Object modeling scripts
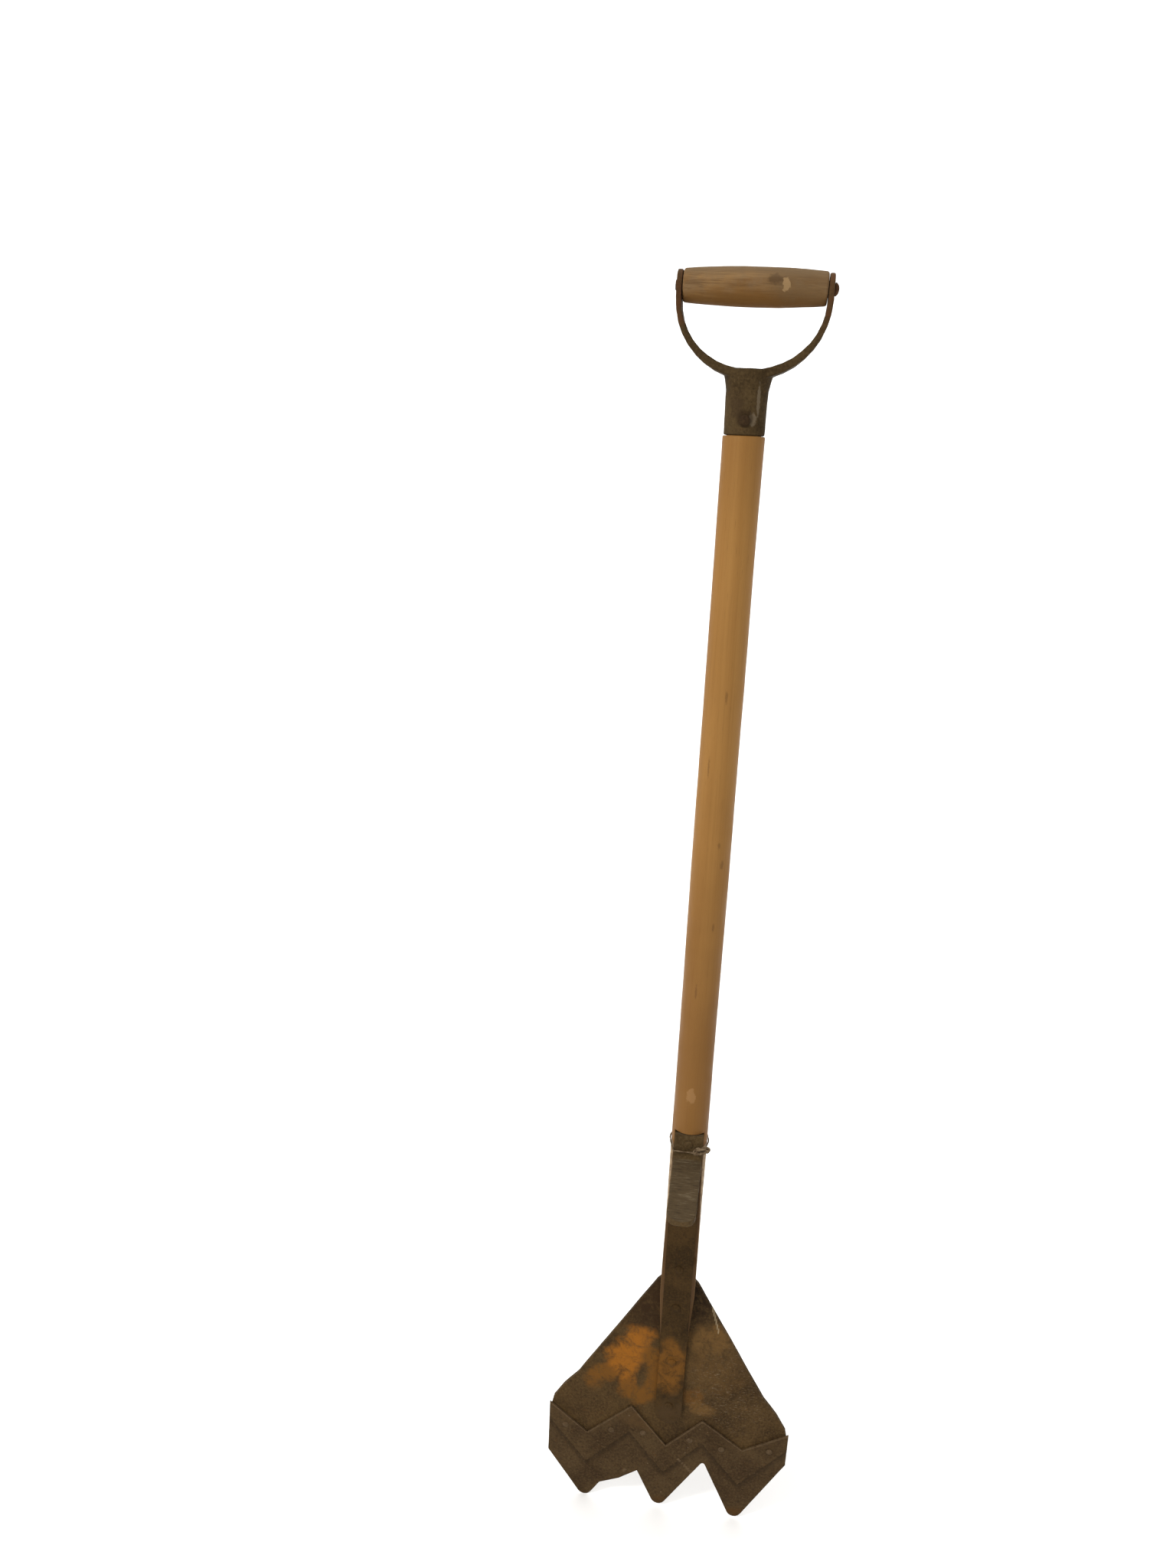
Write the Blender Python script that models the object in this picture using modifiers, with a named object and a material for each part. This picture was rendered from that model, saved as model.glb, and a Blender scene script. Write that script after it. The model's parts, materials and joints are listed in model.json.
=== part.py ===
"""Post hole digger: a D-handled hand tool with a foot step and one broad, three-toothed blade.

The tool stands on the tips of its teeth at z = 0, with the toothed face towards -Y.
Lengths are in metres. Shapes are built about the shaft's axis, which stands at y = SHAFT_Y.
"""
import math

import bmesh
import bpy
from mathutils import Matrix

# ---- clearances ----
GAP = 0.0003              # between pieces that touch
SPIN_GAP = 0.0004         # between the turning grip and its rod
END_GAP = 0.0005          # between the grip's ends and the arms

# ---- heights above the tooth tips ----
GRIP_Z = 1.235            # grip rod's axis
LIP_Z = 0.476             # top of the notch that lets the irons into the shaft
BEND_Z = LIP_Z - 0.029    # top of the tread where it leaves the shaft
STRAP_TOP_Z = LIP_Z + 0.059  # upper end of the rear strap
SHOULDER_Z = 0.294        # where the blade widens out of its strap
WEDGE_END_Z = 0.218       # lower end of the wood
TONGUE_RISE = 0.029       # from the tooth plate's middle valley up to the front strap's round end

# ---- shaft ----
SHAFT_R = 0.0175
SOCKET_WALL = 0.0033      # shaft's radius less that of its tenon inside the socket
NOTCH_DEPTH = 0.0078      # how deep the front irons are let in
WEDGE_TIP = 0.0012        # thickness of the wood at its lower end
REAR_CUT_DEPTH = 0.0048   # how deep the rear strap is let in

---

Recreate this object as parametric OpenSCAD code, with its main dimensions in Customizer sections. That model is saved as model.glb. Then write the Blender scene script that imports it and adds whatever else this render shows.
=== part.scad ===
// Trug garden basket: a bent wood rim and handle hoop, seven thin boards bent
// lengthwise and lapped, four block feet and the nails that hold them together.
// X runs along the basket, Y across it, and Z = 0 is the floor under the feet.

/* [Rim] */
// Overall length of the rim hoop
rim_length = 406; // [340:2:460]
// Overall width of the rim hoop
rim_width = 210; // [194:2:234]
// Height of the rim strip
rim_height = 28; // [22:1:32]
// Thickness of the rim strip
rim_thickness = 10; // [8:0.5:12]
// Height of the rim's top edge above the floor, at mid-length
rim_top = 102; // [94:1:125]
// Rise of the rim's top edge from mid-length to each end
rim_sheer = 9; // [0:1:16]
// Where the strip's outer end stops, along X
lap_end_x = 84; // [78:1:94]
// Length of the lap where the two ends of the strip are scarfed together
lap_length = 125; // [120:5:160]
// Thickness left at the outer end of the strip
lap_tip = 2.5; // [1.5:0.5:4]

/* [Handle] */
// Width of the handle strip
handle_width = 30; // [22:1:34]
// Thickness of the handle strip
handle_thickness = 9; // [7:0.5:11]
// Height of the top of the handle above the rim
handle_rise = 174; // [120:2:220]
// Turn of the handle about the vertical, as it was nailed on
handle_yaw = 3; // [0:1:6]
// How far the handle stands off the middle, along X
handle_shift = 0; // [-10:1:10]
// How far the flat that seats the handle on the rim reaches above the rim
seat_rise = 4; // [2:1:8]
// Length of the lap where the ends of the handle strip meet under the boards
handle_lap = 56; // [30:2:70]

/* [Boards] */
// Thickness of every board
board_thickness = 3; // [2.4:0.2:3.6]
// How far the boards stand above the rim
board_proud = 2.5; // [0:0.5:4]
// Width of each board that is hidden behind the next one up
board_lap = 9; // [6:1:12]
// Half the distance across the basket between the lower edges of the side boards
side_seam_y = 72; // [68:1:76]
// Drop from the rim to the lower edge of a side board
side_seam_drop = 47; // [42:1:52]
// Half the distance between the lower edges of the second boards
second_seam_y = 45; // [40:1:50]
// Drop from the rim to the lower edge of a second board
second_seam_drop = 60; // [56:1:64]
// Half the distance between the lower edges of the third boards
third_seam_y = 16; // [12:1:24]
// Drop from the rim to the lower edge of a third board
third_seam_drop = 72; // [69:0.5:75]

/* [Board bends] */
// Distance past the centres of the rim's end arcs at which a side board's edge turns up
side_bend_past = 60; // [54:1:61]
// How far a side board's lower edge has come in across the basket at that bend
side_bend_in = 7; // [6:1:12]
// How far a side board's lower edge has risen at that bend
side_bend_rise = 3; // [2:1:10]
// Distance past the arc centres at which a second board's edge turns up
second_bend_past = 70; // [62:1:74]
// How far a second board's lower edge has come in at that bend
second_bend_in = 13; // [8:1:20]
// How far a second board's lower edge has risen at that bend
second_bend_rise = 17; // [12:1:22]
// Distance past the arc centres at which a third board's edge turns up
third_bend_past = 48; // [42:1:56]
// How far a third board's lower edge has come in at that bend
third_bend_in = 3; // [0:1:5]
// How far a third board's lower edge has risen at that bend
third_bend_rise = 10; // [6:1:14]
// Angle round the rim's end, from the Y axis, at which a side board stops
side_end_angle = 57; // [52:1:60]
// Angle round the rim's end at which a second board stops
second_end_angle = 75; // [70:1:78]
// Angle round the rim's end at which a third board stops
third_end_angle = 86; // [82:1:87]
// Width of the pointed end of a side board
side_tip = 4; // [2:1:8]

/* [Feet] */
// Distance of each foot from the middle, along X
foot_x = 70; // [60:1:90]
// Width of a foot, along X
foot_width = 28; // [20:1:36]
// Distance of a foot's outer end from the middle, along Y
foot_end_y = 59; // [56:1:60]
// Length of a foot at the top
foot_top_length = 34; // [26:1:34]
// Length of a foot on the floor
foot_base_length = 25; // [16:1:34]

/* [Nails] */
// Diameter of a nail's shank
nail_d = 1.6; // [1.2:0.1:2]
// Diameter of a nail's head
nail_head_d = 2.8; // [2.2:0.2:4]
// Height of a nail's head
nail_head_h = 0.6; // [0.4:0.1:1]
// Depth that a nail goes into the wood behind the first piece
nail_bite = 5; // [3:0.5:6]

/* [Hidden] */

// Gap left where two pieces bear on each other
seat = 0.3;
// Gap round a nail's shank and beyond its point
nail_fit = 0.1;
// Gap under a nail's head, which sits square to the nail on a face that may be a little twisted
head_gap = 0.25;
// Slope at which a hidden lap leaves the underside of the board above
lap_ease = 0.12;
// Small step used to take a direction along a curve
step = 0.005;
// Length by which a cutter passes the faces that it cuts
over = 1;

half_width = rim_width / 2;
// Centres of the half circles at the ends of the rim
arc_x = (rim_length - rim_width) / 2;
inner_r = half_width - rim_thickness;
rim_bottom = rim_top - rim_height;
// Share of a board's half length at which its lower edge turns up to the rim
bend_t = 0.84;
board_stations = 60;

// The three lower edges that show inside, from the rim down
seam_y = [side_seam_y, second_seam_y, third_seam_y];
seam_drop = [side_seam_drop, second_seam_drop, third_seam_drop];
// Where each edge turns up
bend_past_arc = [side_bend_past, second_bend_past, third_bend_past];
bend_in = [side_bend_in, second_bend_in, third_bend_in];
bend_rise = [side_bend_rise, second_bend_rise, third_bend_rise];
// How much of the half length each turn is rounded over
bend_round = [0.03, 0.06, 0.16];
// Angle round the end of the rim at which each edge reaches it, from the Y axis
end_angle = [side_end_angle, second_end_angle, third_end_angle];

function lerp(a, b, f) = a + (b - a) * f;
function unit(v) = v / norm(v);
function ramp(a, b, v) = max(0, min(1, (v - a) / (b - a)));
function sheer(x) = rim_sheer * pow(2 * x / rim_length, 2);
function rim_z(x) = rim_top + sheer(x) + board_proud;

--

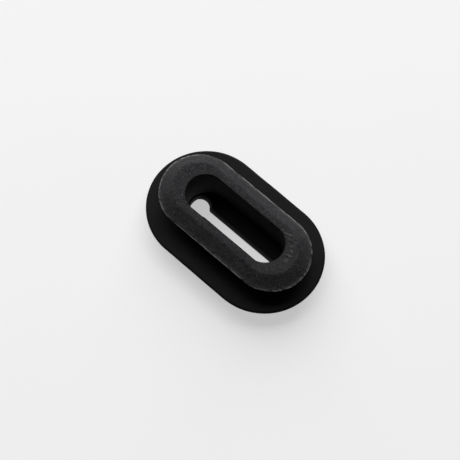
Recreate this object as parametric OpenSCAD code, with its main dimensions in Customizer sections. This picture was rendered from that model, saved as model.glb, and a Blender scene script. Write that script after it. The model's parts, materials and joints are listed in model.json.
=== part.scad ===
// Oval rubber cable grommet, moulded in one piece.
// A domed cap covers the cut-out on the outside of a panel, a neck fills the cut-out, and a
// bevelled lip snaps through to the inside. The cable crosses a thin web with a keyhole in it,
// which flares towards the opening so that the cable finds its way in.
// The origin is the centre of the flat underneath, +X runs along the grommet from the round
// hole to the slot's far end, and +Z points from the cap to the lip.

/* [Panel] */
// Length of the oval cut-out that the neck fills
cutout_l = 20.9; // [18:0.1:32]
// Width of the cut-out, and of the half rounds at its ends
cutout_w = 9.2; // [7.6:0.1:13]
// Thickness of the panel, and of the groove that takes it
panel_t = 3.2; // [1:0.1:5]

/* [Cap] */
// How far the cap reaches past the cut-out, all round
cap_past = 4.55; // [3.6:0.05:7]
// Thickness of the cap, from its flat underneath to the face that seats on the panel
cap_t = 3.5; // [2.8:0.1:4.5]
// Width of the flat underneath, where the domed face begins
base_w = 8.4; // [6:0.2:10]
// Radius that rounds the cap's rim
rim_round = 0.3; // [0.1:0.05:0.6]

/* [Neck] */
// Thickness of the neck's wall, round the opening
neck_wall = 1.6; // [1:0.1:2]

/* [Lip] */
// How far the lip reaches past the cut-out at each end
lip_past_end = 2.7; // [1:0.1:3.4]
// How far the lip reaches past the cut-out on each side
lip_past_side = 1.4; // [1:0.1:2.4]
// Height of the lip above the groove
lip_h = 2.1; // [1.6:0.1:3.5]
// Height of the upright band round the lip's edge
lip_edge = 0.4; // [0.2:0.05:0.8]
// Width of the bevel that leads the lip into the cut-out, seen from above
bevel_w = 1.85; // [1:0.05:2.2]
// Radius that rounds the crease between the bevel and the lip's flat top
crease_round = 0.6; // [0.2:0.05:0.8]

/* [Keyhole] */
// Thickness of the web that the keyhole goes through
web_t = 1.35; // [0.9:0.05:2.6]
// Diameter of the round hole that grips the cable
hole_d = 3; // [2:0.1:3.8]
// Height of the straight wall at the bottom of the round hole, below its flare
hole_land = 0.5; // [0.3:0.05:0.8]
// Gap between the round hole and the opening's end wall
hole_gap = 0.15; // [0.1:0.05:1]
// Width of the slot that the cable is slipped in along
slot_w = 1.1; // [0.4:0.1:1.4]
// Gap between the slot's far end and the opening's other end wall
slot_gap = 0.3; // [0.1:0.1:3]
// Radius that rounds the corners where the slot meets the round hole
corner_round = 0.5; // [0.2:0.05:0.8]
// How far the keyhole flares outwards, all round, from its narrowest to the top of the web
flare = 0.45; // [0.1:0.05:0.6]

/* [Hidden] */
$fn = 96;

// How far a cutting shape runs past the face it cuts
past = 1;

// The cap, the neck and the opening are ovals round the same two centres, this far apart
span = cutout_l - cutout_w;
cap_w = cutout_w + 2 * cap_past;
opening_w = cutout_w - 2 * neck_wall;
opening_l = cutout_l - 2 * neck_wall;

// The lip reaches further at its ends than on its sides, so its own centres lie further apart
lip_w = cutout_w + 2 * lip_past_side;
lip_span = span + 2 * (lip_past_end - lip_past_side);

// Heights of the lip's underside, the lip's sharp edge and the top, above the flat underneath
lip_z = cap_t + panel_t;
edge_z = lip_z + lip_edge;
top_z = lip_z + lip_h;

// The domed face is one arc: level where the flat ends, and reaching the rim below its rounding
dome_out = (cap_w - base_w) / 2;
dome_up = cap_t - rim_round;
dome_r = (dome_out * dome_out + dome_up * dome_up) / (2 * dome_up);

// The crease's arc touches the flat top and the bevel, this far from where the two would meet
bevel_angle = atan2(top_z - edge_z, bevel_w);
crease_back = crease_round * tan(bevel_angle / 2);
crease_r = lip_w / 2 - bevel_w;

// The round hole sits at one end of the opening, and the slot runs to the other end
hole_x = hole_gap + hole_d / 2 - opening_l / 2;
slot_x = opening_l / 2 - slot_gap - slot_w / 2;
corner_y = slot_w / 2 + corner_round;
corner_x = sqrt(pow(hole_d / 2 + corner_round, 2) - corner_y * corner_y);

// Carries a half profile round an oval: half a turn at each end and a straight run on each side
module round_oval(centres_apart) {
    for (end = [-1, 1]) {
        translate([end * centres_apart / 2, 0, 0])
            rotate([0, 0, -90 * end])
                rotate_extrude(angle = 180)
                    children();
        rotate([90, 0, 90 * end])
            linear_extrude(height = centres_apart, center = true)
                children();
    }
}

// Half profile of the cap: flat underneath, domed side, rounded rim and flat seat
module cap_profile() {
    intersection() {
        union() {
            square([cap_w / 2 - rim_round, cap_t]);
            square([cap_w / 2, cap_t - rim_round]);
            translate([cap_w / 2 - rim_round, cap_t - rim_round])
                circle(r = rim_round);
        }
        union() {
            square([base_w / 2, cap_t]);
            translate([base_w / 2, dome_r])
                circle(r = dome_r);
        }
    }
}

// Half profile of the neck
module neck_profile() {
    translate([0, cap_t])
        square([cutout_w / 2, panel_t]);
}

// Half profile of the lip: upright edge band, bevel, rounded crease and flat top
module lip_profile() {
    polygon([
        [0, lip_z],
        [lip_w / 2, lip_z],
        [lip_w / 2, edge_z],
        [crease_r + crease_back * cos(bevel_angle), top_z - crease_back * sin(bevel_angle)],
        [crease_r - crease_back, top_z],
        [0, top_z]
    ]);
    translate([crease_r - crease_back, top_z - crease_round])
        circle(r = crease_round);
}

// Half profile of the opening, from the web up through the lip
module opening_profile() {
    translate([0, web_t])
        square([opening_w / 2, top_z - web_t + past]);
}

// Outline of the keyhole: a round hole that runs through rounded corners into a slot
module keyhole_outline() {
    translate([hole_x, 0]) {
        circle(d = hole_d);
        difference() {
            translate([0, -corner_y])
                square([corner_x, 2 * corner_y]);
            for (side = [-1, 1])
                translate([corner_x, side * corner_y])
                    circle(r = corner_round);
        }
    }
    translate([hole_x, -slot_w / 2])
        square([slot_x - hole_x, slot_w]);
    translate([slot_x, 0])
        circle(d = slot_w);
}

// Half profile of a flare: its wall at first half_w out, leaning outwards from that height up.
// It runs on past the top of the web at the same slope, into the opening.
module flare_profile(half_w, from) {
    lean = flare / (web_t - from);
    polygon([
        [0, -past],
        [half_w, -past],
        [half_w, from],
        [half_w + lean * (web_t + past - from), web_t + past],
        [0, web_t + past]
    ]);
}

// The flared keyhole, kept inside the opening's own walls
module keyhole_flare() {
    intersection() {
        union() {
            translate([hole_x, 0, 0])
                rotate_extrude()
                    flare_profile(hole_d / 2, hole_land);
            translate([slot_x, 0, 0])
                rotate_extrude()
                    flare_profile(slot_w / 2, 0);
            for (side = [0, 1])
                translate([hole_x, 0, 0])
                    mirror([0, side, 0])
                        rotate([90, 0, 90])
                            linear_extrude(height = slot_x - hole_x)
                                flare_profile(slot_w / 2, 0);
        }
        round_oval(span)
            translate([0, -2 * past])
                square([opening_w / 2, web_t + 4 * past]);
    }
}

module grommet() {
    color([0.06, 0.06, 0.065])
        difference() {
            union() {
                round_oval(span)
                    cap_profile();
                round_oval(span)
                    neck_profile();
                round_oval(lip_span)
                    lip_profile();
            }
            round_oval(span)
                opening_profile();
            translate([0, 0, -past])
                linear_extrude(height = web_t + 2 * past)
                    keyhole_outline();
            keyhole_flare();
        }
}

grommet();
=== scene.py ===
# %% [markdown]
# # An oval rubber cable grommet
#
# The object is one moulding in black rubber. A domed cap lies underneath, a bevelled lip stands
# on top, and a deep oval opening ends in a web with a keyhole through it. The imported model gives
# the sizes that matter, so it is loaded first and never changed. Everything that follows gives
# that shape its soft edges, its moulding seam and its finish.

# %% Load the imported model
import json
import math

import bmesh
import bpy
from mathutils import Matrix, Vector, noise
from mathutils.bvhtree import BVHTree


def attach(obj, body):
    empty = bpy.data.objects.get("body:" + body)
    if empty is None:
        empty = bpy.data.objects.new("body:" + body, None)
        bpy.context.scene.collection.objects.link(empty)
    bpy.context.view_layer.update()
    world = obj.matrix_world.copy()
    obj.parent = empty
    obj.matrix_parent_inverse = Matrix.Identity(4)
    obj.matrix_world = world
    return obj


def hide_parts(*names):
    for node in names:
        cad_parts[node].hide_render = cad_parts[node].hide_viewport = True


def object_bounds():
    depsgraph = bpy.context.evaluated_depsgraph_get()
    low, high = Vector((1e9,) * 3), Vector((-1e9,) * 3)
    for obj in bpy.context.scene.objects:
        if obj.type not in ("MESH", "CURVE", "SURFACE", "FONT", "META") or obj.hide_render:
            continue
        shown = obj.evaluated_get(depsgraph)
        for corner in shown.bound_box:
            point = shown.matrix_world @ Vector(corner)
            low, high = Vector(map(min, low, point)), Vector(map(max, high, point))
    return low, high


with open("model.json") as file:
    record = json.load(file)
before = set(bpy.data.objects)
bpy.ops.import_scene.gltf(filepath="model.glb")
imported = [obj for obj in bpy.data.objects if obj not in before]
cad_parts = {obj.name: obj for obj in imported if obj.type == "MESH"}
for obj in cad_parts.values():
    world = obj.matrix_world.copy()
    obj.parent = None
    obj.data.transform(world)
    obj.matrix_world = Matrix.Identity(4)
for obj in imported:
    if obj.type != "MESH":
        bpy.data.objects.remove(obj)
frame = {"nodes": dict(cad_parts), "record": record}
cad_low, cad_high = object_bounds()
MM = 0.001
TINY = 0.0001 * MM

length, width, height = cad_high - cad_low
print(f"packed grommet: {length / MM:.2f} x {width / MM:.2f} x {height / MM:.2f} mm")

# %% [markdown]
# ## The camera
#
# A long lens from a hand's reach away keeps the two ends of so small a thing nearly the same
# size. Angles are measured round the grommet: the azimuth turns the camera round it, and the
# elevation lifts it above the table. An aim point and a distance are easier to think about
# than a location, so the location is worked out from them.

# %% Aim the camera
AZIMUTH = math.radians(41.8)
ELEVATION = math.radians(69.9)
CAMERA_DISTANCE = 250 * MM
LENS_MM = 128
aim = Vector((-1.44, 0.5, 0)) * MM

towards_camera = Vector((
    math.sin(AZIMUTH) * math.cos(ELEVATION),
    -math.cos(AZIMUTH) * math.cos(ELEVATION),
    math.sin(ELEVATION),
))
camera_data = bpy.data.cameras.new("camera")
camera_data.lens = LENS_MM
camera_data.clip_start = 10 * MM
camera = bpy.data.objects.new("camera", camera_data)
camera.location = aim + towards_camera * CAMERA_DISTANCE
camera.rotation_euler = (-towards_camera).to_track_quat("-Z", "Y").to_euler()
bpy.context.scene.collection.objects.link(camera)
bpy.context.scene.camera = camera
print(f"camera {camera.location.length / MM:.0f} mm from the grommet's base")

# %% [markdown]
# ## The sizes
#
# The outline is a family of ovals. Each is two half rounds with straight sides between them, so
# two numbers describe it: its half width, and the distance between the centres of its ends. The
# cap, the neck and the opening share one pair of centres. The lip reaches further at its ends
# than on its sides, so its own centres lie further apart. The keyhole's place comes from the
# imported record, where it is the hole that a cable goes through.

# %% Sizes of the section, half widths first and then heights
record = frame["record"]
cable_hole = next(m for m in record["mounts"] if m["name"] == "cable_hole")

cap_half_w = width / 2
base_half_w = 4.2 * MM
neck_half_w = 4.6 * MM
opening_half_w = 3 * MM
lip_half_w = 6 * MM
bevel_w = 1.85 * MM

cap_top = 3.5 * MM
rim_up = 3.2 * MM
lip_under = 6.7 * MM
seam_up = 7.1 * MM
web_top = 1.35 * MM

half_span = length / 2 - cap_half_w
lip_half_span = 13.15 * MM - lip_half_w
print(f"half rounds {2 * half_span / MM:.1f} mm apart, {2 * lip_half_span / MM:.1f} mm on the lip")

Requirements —
Each line from the line containing "translate([slot_x, 0, 0])" through the line containing "obj.parent = empty" is to be transcribed exactly, and no other line.

Written solution —
            translate([slot_x, 0, 0])
                rotate_extrude()
                    flare_profile(slot_w / 2, 0);
            for (side = [0, 1])
                translate([hole_x, 0, 0])
                    mirror([0, side, 0])
                        rotate([90, 0, 90])
                            linear_extrude(height = slot_x - hole_x)
                                flare_profile(slot_w / 2, 0);
        }
        round_oval(span)
            translate([0, -2 * past])
                square([opening_w / 2, web_t + 4 * past]);
    }
}

module grommet() {
    color([0.06, 0.06, 0.065])
        difference() {
            union() {
                round_oval(span)
                    cap_profile();
                round_oval(span)
                    neck_profile();
                round_oval(lip_span)
                    lip_profile();
            }
            round_oval(span)
                opening_profile();
            translate([0, 0, -past])
                linear_extrude(height = web_t + 2 * past)
                    keyhole_outline();
            keyhole_flare();
        }
}

grommet();
=== scene.py ===
# %% [markdown]
# # An oval rubber cable grommet
#
# The object is one moulding in black rubber. A domed cap lies underneath, a bevelled lip stands
# on top, and a deep oval opening ends in a web with a keyhole through it. The imported model gives
# the sizes that matter, so it is loaded first and never changed. Everything that follows gives
# that shape its soft edges, its moulding seam and its finish.

# %% Load the imported model
import json
import math

import bmesh
import bpy
from mathutils import Matrix, Vector, noise
from mathutils.bvhtree import BVHTree


def attach(obj, body):
    empty = bpy.data.objects.get("body:" + body)
    if empty is None:
        empty = bpy.data.objects.new("body:" + body, None)
        bpy.context.scene.collection.objects.link(empty)
    bpy.context.view_layer.update()
    world = obj.matrix_world.copy()
    obj.parent = empty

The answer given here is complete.